Wenn Bushido sagt, es war so und so, dann war es so und so und wenn einer meint, dass es anders war, dann müsste er sämtliche Erinnerungsfehler des Herrn Anis Ferchichi sammeln und ein weiteres Buch auf den Markt bringen und das Ganze dann "Die wahre Geschichte hinter Bushido“ nennen oder "the untold History of B.“  
Ich glaube aber kaum, dass sich dieser Aufwand lohnt.      

Denn im Endeffekt passiert nichts wirklich Spektakuläres in diesem Buch. Nach der Geschichte mit Bushidos erster großer Liebe Selina habe ich es weggelegt. – Im Guten. Wirklich.

Es hat mich einfach nicht mehr so richtig interessiert. Selina hat ihm das Herz gebrochen und der junge Mann gab ihr die Schuld, dass er dieses alles verschlingende, Mädchen fressende Monster wurde – "der S.S.G. – der Skrupellose Sex Gangster.“ – OK!

Das Thema Schutzgeld und Verbindung zu mafiösen Strukturen wird mit freundschaftlichen Banden und Loyalität erklärt – Nun gut, was soll auch sonst drin stehen, da weiß nur das LKA mehr – wenn es überhaupt was zu wissen gibt.

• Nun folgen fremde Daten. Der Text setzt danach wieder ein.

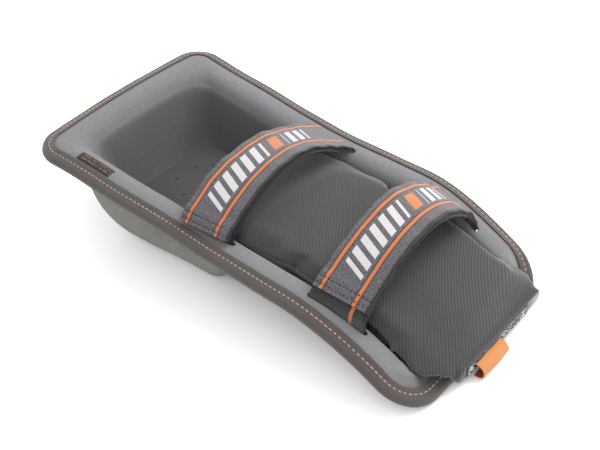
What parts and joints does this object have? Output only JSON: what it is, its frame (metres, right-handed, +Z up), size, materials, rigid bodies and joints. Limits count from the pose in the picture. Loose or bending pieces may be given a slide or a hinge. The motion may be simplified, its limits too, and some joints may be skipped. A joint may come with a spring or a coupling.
{
  "type": "knee and shin work pad",
  "caption": "Work pad for kneeling: moulded shell with a deep knee cup and a shin tray, bound rim, drop-in knee pad, slide-in shin cushion and two hook-and-loop leg straps.",
  "frame": {"origin": "centre of the footprint on the ground, under the pad as it stands on its knee and shin soles", "axes": "+X towards the shin end, +Y across the pad away from the strap ends that are peeled open, +Z up"},
  "size_m": [0.3926, 0.193, 0.1087],
  "materials": {
    "shell_foam": "fine speckled matt moulded foam",
    "liner": "brushed light grey laminate",
    "binding": "woven taupe edge tape",
    "thread": "twisted orange sewing thread",
    "rubber": "matt non-slip rubber",
    "webbing": "heathered charcoal elastic with two orange stripes and pale bars",
    "hook": "black hook-and-loop",
    "cushion_fabric": "fine ribbed dark grey fabric",
    "foam": "open cell foam",
    "pad": "smooth perforated dark foam",
    "label": "black satin label with pale bars",
    "tab": "orange ribbon"
  },
  "bodies": {
    "pad_shell": {"outer_shell": "shell_foam", "inner_liner": "liner", "rim_binding": "binding", "rim_stitching": "thread", "knee_outsole": "rubber", "shin_outsole": "rubber", "rim_label": "label", "cup_loop_patch": "hook", "tray_loop_patch": "hook", "strap_a_lower_band": "webbing", "strap_a_anchor_tail": "webbing", "strap_b_lower_band": "webbing", "strap_b_anchor_tail": "webbing"},
    "knee_pad_unit": {"knee_pad": "pad", "knee_pad_hook_patch": "hook"},
    "shin_cushion_unit": {"shin_cushion_cover": "cushion_fabric", "shin_cushion_core": "foam", "cushion_base_sheet": "cushion_fabric", "cushion_hook_patch": "hook", "care_label": "label"},
    "tab_unit": {"pull_tab": "tab"},
    "strap_a": {"strap_a_upper_band": "webbing", "strap_a_hook_tape": "hook"},
    "strap_b": {"strap_b_upper_band": "webbing", "strap_b_hook_tape": "hook"}
  },
  "joints": [
    {"name": "strap_a_peel", "type": "hinge", "parent": "pad_shell", "child": "strap_a", "pos_m": [-0.0131, 0.073, 0.07228], "axis": [-0.9865, 0.1135, 0.1184], "range_deg": [0, 110]},
    {"name": "strap_b_peel", "type": "hinge", "parent": "pad_shell", "child": "strap_b", "pos_m": [0.10699, 0.0712, 0.05747], "axis": [-0.9422, 0.13, 0.3089], "range_deg": [0, 110]},
    {"name": "knee_pad_lift", "type": "slide", "parent": "pad_shell", "child": "knee_pad_unit", "axis": [0, 0, 1], "range_m": [0, 0.1]},
    {"name": "shin_cushion_slide", "type": "slide", "parent": "pad_shell", "child": "shin_cushion_unit", "axis": [1, 0, 0], "range_m": [0, 0.22]},
    {"name": "pull_tab_flex", "type": "hinge", "parent": "shin_cushion_unit", "child": "tab_unit", "pos_m": [0.18896, -0.0085, 0.0154], "axis": [0, -1, 0], "range_deg": [0, 70]}
  ]
}
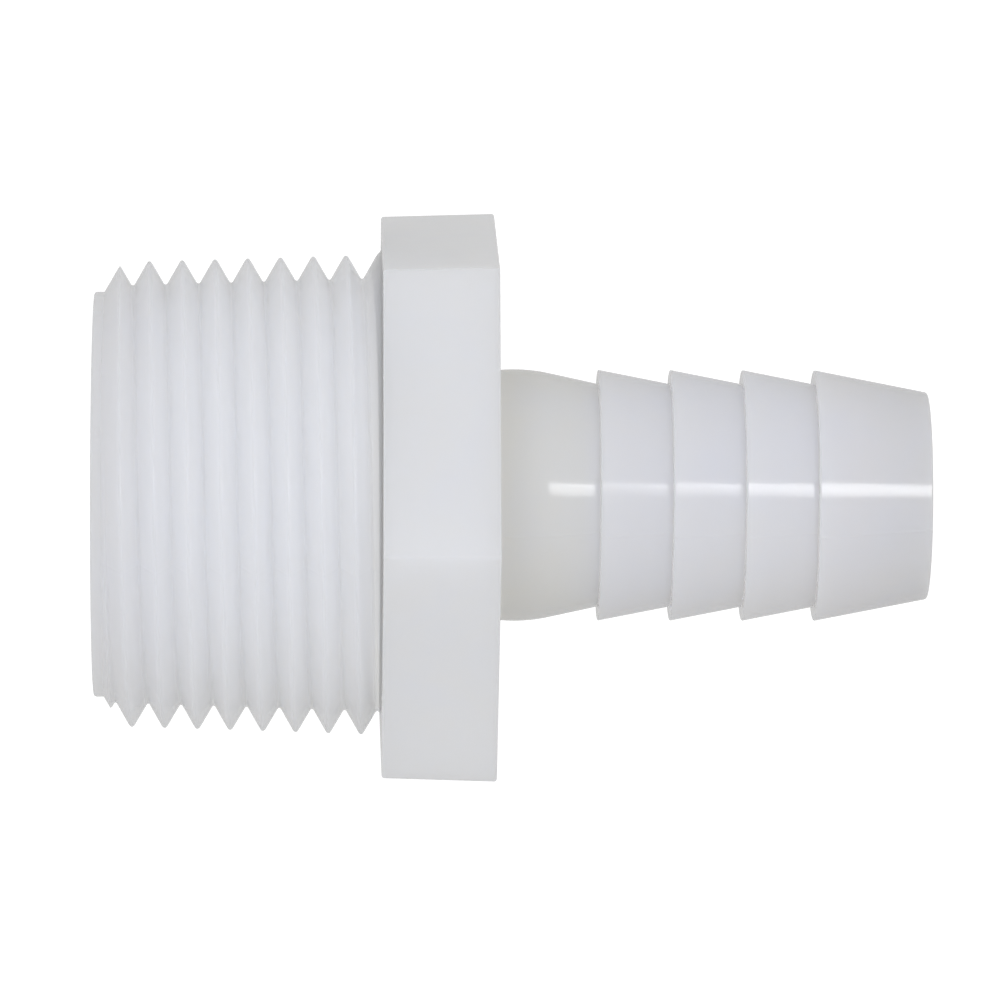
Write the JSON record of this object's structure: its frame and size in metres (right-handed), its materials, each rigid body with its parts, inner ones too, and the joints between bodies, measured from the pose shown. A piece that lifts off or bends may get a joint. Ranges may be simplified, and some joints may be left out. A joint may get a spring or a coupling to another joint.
{
  "type": "pipe thread to hose barb adapter",
  "caption": "Straight plastic adapter for a thru hull fitting: tapered male pipe thread at one end, hexagonal wrench collar, barbed hose tail at the other, open bore through all.",
  "frame": {"origin": "centre of the threaded end face, on the axis of the bore", "axes": "+X along the bore from the threaded end to the hose tail; +Z square to one pair of the collar's flats, up; +Y completes a right-handed frame and passes through two of the collar's corners"},
  "size_m": [0.0462, 0.0332, 0.0288],
  "materials": {
    "natural_nylon": "satin, milky translucent, uncoloured moulding"
  },
  "bodies": {
    "root": {"lead_ring": "natural_nylon", "spigot_body": "natural_nylon", "pipe_thread": "natural_nylon", "hex_collar": "natural_nylon", "tail_neck": "natural_nylon", "barb_1": "natural_nylon", "barb_2": "natural_nylon", "barb_3": "natural_nylon", "barb_4": "natural_nylon"}
  },
  "joints": []
}
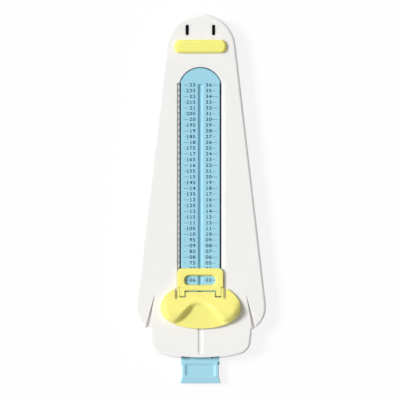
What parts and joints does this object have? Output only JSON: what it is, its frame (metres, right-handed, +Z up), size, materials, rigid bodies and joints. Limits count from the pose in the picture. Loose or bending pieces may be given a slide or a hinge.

Ansonsten hat Bushido eine Idee von seinem Leben entwickelt und sie umgesetzt. Man kann das blöd finden, unhöflich oder sogar unmoralisch. Man kann sagen, in dieser Situation hätte ich mich anderes verhalten oder man muss die Menschen nicht immer so asozial behandeln wie er das macht. Aber hey, das ist sein Ding und die Karmapolizei hat noch jeden abgeholt.

Dass man sich für das Leben von anderen Leuten und insbesondere von Stars interessiert ist normal. Dass man sich mit ihnen vergleicht und neidisch ist auch. Insofern bedient dieses Buch diverse Reflexe. Im Guten wie im Schlechten.
Aber vielleicht verführt es tatsächlich ein paar junge Menschen zum Lesen, die ansonsten nie ein Buch in die Hand nehmen würden. Insofern alles richtig gemacht. Ein großartiges Buch. Dass mich persönlich das Subjekt der Handlung nicht fesseln kann, soll dem schriftstellereischen Handwerker nicht schaden. Deshalb gibt es auch die volle Punktzahl.

Gespannt warten wir dann aber auf Bushidos nächstes musikalisches Werk, wo wir wieder seine Kunst kritisieren dürfen und nicht sein Leben.

Und das dürfen wir – hemmungslos und objektiv.